Conference overview 
John Berger presents a uniquely diverse model of critical artistic and intellectual work. He is, variously, artist (and a philosopher of drawing); art critic/theorist; ‘art geographer’ (Edward Soja); novelist (although preferring to call himself a storyteller); poet and dramatist; film-maker; photographic collaborator; theorist of migration; political activist in the domains of anti-capitalism and human rights.

This conference: 4th- 5th September 2014
This conference at Cardiff Metropolitan University places a focus on the transformative potential of Berger’s work for educational practice. Berger may be said to have kept a distance from the institutional lecture hall, seminar room or studio; yet his work, through an interdisciplinarity seemingly without boundaries, continues to impact upon a number of academic fields. In dedicating himself to‘the job of thinker and artist’ (Sally Potter), Berger seems also consistently to have orientated himself towards the future and to practice: he is, in the words of Sukhdev Sandhu, ‘in the best sense, a teacherly writer and performer’ -- a teacherly method characterised, that is, by the principles of collaboration and equality.  

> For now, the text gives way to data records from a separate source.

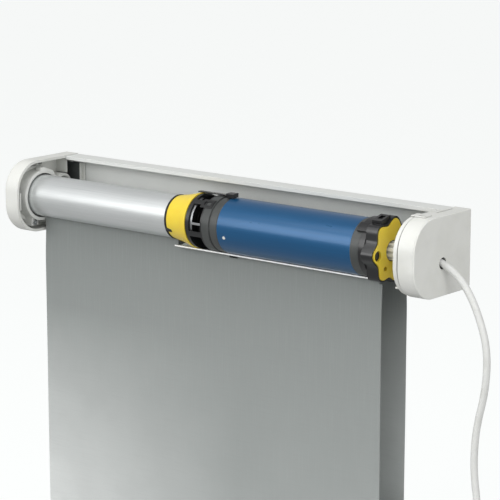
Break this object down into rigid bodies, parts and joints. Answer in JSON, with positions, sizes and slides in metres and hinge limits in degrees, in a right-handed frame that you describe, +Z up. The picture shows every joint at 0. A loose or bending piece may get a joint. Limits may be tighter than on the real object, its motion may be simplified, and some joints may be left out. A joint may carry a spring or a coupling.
{
  "type": "motorised roller shade head",
  "caption": "Cut-away roller shade head: tubular motor in an open cassette with end caps, stepped roller, looped two-layer shade with hem tube, and a white power lead.",
  "frame": {"origin": "middle of the two wall screw holes, on the wall face of the head rail, at the height of the roller axis", "axes": "+X along the roller towards the motor's lead end, +Y into the wall, +Z up"},
  "size_m": [0.5032, 0.0805, 0.396],
  "materials": {
    "cap_white": "white moulded plastic, satin gloss",
    "cap_inner_white": "white moulded plastic",
    "rail_white": "pale powder coat",
    "aluminium": "satin drawn aluminium",
    "yellow_plastic": "yellow moulded nylon",
    "black_plastic": "black glass-filled nylon",
    "dark_grey_plastic": "dark grey nylon",
    "motor_blue": "satin blue lacquer",
    "steel": "turned steel",
    "zinc_steel": "bright zinc",
    "bronze": "sintered bronze",
    "core_steel": "laminated steel",
    "board": "solder mask",
    "capacitor_case": "sleeved can",
    "wire": "PVC insulation",
    "shade_fabric": "woven blackout cloth",
    "hem_white": "powder coat",
    "lead_white": "white PVC sheath",
    "black_rubber": "moulded rubber"
  },
  "bodies": {
    "cassette": {"head_rail": "rail_white", "rear_sheet_strip": "aluminium", "left_end_cap": "cap_white", "left_bearing_bracket": "cap_inner_white", "bracket_screws": "zinc_steel", "idler_pin": "steel", "right_end_cap": "cap_white", "right_cap_cover": "cap_white", "right_cap_flange": "cap_white", "right_cap_clip": "cap_white", "cap_screws": "zinc_steel", "rail_end_plug": "dark_grey_plastic", "cage_spring": "steel", "motor_tube": "motor_blue", "gearbox_cage": "black_plastic", "shaft_bush": "black_plastic", "cage_collar": "dark_grey_plastic", "latch_clip": "black_plastic", "motor_head": "dark_grey_plastic", "head_star_pin": "cap_inner_white", "tube_rivets": "cap_white", "ring_gear": "dark_grey_plastic", "stator_can": "steel", "stator_core": "core_steel", "rear_bearing_plate": "steel", "front_bush": "bronze", "brake_magnet": "core_steel", "brake_housing": "dark_grey_plastic", "circuit_board": "board", "capacitor": "capacitor_case", "inner_wires": "wire", "front_sheet": "shade_fabric", "rear_sheet": "shade_fabric", "lead_grommet": "black_rubber", "lead": "lead_white", "lead_coil": "lead_white", "coil_tie": "black_plastic", "lead_end": "wire"},
    "roller": {"roller_tube": "aluminium", "motor_sleeve": "aluminium", "drive_wheel": "yellow_plastic", "tube_end_ring": "black_rubber", "torque_arm": "black_plastic", "wheel_clip": "steel", "crown_sleeve": "black_plastic", "crown_star": "yellow_plastic", "output_carrier": "steel", "idler_insert": "cap_inner_white", "idler_bearing": "steel"},
    "hem": {"hem_tube": "hem_white", "hem_fabric_loop": "shade_fabric", "hem_end_plugs": "hem_white"},
    "stage_one": {"stage_one_carrier": "steel"},
    "rotor": {"rotor": "core_steel"},
    "planet_two_1": {"planet_two_1": "steel"},
    "planet_two_2": {"planet_two_2": "steel"},
    "planet_two_3": {"planet_two_3": "steel"},
    "planet_one_1": {"planet_one_1": "steel"},
    "planet_one_2": {"planet_one_2": "steel"},
    "planet_one_3": {"planet_one_3": "steel"}
  },
  "joints": [
    {"name": "roller_spin", "type": "hinge", "parent": "cassette", "child": "roller", "pos_m": [0, -0.0475, 0], "axis": [1, 0, 0], "range_deg": [0, 1260]},
    {"name": "hem_lift", "type": "slide", "parent": "cassette", "child": "hem", "axis": [0, 0, 1], "range_m": [0, 0.2895], "deforming": ["front_sheet", "rear_sheet"]},
    {"name": "stage_one_spin", "type": "hinge", "parent": "cassette", "child": "stage_one", "pos_m": [0, -0.0475, 0], "axis": [1, 0, 0], "range_deg": [0, 5041]},
    {"name": "rotor_spin", "type": "hinge", "parent": "cassette", "child": "rotor", "pos_m": [0, -0.0475, 0], "axis": [1, 0, 0], "range_deg": [0, 20161]},
    {"name": "planet_two_1_spin", "type": "hinge", "parent": "roller", "child": "planet_two_1", "pos_m": [0, -0.0355, 0], "axis": [1, 0, 0], "range_deg": [-3781, 0]},
    {"name": "planet_two_2_spin", "type": "hinge", "parent": "roller", "child": "planet_two_2", "pos_m": [0, -0.0535, 0.01039], "axis": [1, 0, 0], "range_deg": [-3781, 0]},
    {"name": "planet_two_3_spin", "type": "hinge", "parent": "roller", "child": "planet_two_3", "pos_m": [0, -0.0535, -0.01039], "axis": [1, 0, 0], "range_deg": [-3781, 0]},
    {"name": "planet_one_1_spin", "type": "hinge", "parent": "stage_one", "child": "planet_one_1", "pos_m": [0, -0.0355, 0], "axis": [1, 0, 0], "range_deg": [-15121, 0]},
    {"name": "planet_one_2_spin", "type": "hinge", "parent": "stage_one", "child": "planet_one_2", "pos_m": [0, -0.0535, 0.01039], "axis": [1, 0, 0], "range_deg": [-15121, 0]},
    {"name": "planet_one_3_spin", "type": "hinge", "parent": "stage_one", "child": "planet_one_3", "pos_m": [0, -0.0535, -0.01039], "axis": [1, 0, 0], "range_deg": [-15121, 0]}
  ],
  "couplings": [
    {"joint": "hem_lift", "follows": "roller_spin", "m_per_rad": 0.01315},
    {"joint": "stage_one_spin", "follows": "roller_spin", "ratio": 4},
    {"joint": "rotor_spin", "follows": "roller_spin", "ratio": 16},
    {"joint": "planet_two_1_spin", "follows": "roller_spin", "ratio": -3},
    {"joint": "planet_two_2_spin", "follows": "roller_spin", "ratio": -3},
    {"joint": "planet_two_3_spin", "follows": "roller_spin", "ratio": -3},
    {"joint": "planet_one_1_spin", "follows": "roller_spin", "ratio": -12},
    {"joint": "planet_one_2_spin", "follows": "roller_spin", "ratio": -12},
    {"joint": "planet_one_3_spin", "follows": "roller_spin", "ratio": -12}
  ]
}
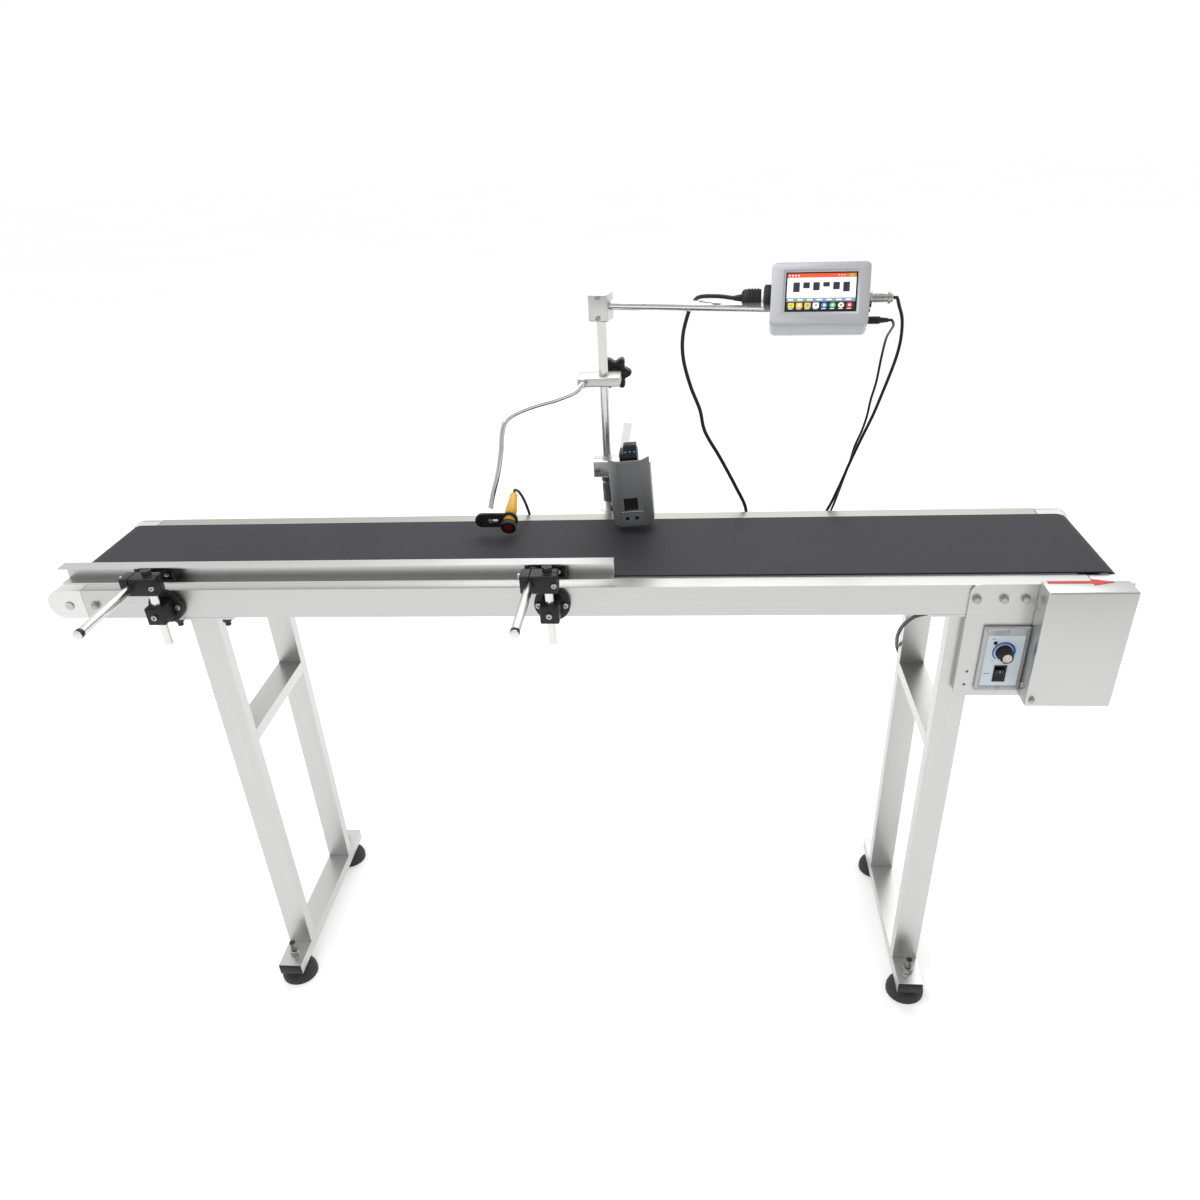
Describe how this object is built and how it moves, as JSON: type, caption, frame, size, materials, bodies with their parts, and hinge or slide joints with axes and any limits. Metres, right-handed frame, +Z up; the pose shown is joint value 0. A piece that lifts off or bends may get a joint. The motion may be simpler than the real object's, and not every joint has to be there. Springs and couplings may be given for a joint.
{
  "type": "belt conveyor with coding head",
  "caption": "Narrow bench belt conveyor on a stainless stand, with a side guide and a mast that carries a coding head, its touch screen controller and a product sensor",
  "frame": {"origin": "floor level, under the middle of the bounding box", "axes": "x along the belt towards the drive end, y across the belt away from the operator side, z up"},
  "size_m": [1.5, 0.654, 1.1331],
  "materials": {
    "stainless": "brushed along the length",
    "bright_stainless": "bright ground",
    "zinc": "zinc plated, satin",
    "aluminium": "anodised, satin",
    "belt_fabric": "matt, fine textured",
    "foot_rubber": "matt",
    "motor_paint": "satin",
    "panel_front": "smooth printed film in a grey bezel",
    "black_plastic": "fine grained",
    "cord_rubber": "satin",
    "controller_paint": "fine textured satin",
    "head_paint": "fine textured satin",
    "chrome": "polished",
    "sensor_yellow": "smooth"
  },
  "bodies": {
    "frame": {"side_frame_front": "stainless", "side_frame_rear": "stainless", "slider_bed": "stainless", "belt": "belt_fabric", "nose_tail_front": "bright_stainless", "nose_tail_rear": "bright_stainless", "nose_drive_front": "bright_stainless", "nose_drive_rear": "bright_stainless", "leg_tail_front": "stainless", "leg_tail_rear": "stainless", "leg_drive_front": "stainless", "leg_drive_rear": "stainless", "leg_brace_tail": "stainless", "leg_brace_drive": "stainless", "foot_bar_tail": "stainless", "foot_bar_drive": "stainless", "drive_plate": "stainless", "drive_cover": "stainless", "gearmotor": "motor_paint", "drive_chain": "zinc", "speed_panel": "panel_front", "guide_base_tail": "black_plastic", "guide_base_middle": "black_plastic", "mast_base": "aluminium", "mains_lead": "cord_rubber", "mains_hank": "cord_rubber", "mains_plug": "cord_rubber"},
    "drive_roller": {"drive_roller": "zinc"},
    "tail_roller": {"tail_roller": "zinc"},
    "motor_sprocket": {"motor_sprocket": "zinc"},
    "speed_knob": {"speed_knob": "black_plastic"},
    "rocker_switch": {"rocker_switch": "black_plastic"},
    "guide_height": {"guide_post_tail": "bright_stainless", "guide_post_middle": "bright_stainless", "guide_clamp_tail": "black_plastic", "guide_clamp_middle": "black_plastic"},
    "guide_reach": {"guide_arm_tail": "bright_stainless", "guide_arm_middle": "bright_stainless", "guide_rail": "stainless"},
    "mast": {"mast_post": "bright_stainless", "mast_corner_clamp": "aluminium", "mast_arm": "bright_stainless", "controller_housing": "controller_paint", "printhead_clamp": "aluminium", "printhead_cable": "cord_rubber", "dc_lead": "cord_rubber", "power_adapter": "black_plastic"},
    "printhead": {"printhead_rod": "bright_stainless", "printhead_shell": "head_paint", "ink_cartridge": "black_plastic"},
    "sensor": {"sensor_clamp": "aluminium", "gooseneck": "chrome", "sensor_bracket": "black_plastic", "photocell": "sensor_yellow", "photocell_cable": "cord_rubber"},
    "star_knob": {"star_knob": "black_plastic"},
    "foot_tail_front": {"levelling_foot_tail_front": "foot_rubber"},
    "foot_tail_rear": {"levelling_foot_tail_rear": "foot_rubber"},
    "foot_drive_front": {"levelling_foot_drive_front": "foot_rubber"},
    "foot_drive_rear": {"levelling_foot_drive_rear": "foot_rubber"}
  },
  "joints": [
    {"name": "drive_roller_spin", "type": "hinge", "parent": "frame", "child": "drive_roller", "pos_m": [0.718, -0.023, 0.7382], "axis": [0, 1, 0], "continuous": true},
    {"name": "tail_roller_spin", "type": "hinge", "parent": "frame", "child": "tail_roller", "pos_m": [-0.718, -0.023, 0.7382], "axis": [0, 1, 0], "continuous": true},
    {"name": "motor_sprocket_spin", "type": "hinge", "parent": "frame", "child": "motor_sprocket", "pos_m": [0.69, -0.023, 0.645], "axis": [0, 1, 0], "continuous": true},
    {"name": "speed_knob_turn", "type": "hinge", "parent": "frame", "child": "speed_knob", "pos_m": [0.5957, -0.163, 0.665], "axis": [0, 1, 0], "range_deg": [0, 270]},
    {"name": "rocker_tilt", "type": "hinge", "parent": "frame", "child": "rocker_switch", "pos_m": [0.5957, -0.159, 0.631], "axis": [-1, 0, 0], "range_deg": [0, 24]},
    {"name": "guide_height", "type": "slide", "parent": "frame", "child": "guide_height", "axis": [0, 0, 1], "range_m": [-0.006, 0.03]},
    {"name": "guide_reach", "type": "slide", "parent": "guide_height", "child": "guide_reach", "axis": [0, 1, 0], "range_m": [0, 0.09]},
    {"name": "mast_height", "type": "slide", "parent": "frame", "child": "mast", "axis": [0, 0, 1], "range_m": [-0.005, 0.06]},
    {"name": "printhead_reach", "type": "slide", "parent": "mast", "child": "printhead", "axis": [0, 1, 0], "range_m": [-0.03, 0]},
    {"name": "sensor_height", "type": "slide", "parent": "mast", "child": "sensor", "axis": [0, 0, 1], "range_m": [0, 0.05]},
    {"name": "star_knob_turn", "type": "hinge", "parent": "sensor", "child": "star_knob", "pos_m": [0.06, 0.146, 0.96875], "axis": [0, 1, 0], "range_deg": [-90, 90]},
    {"name": "foot_tail_front_height", "type": "slide", "parent": "frame", "child": "foot_tail_front", "axis": [0, 0, 1], "range_m": [-0.018, 0.004]},
    {"name": "foot_tail_rear_height", "type": "slide", "parent": "frame", "child": "foot_tail_rear", "axis": [0, 0, 1], "range_m": [-0.018, 0.004]},
    {"name": "foot_drive_front_height", "type": "slide", "parent": "frame", "child": "foot_drive_front", "axis": [0, 0, 1], "range_m": [-0.018, 0.004]},
    {"name": "foot_drive_rear_height", "type": "slide", "parent": "frame", "child": "foot_drive_rear", "axis": [0, 0, 1], "range_m": [-0.018, 0.004]}
  ],
  "couplings": [
    {"joint": "tail_roller_spin", "follows": "drive_roller_spin", "ratio": 1},
    {"joint": "motor_sprocket_spin", "follows": "drive_roller_spin", "ratio": 0.66667}
  ]
}
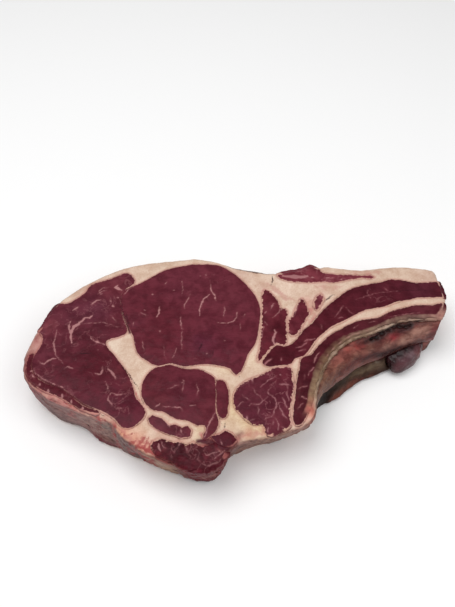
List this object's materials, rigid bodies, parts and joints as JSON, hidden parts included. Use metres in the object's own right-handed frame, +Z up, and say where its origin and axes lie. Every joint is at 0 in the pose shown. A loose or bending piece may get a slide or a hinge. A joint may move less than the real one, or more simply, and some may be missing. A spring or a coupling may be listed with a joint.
{
  "type": "bone-in ribeye steak",
  "caption": "Raw bone-in ribeye steak lying flat: a thick slab of muscles set in creamy fat, with the rib along its lower right side.",
  "frame": {"origin": "middle of the bounding box's underside, on the lower cut face that the steak rests on", "axes": "+X along the steak towards the rib's end, +Y towards the fat cap on the animal's back, +Z up through the thickness"},
  "size_m": [0.3178, 0.1815, 0.0432],
  "materials": {
    "fat": "satin, creamy beef fat and fascia",
    "muscle": "moist raw muscle, purplish red",
    "dark_muscle": "moist raw muscle, dark red",
    "membrane": "moist grey-brown membrane over muscle",
    "stub": "glossy purple-grey muscle end",
    "bone": "pink-brown rib bone under its skin"
  },
  "bodies": {
    "root": {"fat": "fat", "eye_muscle": "muscle", "cap_muscle": "muscle", "rim_muscle": "muscle", "complexus": "muscle", "complexus_slip": "muscle", "multifidus": "muscle", "chine_muscle": "muscle", "chine_tip": "muscle", "costal_muscle": "muscle", "blade_muscle_long": "muscle", "blade_muscle_middle": "muscle", "blade_muscle_short": "muscle", "serratus": "muscle", "back_strip": "muscle", "intercostal_upper": "dark_muscle", "intercostal_lower": "membrane", "muscle_stub": "stub", "rib_bone": "bone"}
  },
  "joints": []
}
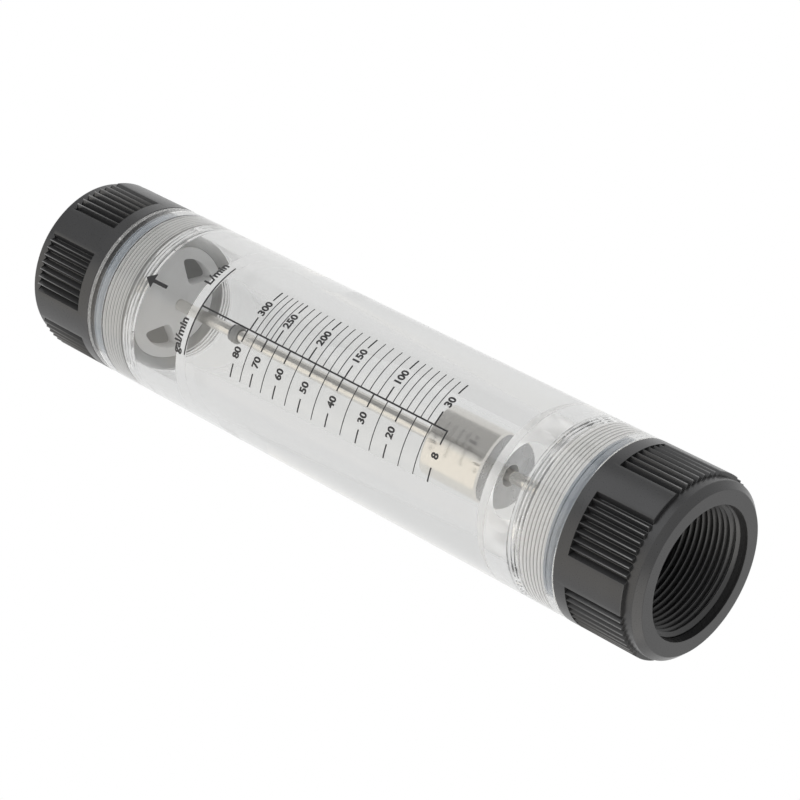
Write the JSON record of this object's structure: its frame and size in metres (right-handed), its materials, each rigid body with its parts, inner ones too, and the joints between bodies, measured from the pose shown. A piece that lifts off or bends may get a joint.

The conference therefore takes an exploratory approach to the question of how we might, as educators, use, discuss, learn from and continue to develop Berger’s thought. In what ways might that thought help to transform curricula, pedagogy, and our work as writers, artists and teachers? How pertinent is it, for example, to the growing internationalisation of the academy and to questions of global educational citizenship? Or how relevant as a critical resource within the context of a new, corporate and marketised environment in education? Might Berger’s ‘radical humanism’ (Tilda Swinton) help to carve out alternative futures?

The conference is open to contributors from all subject areas and disciplines, though it is anticipated that it will be of principal appeal to those interested in Berger’s impact upon the following fields: literary studies; visual arts; art history; philosophy; creative writing; film production and education; performance; drawing; photography; cultural geography; critical and cultural theory.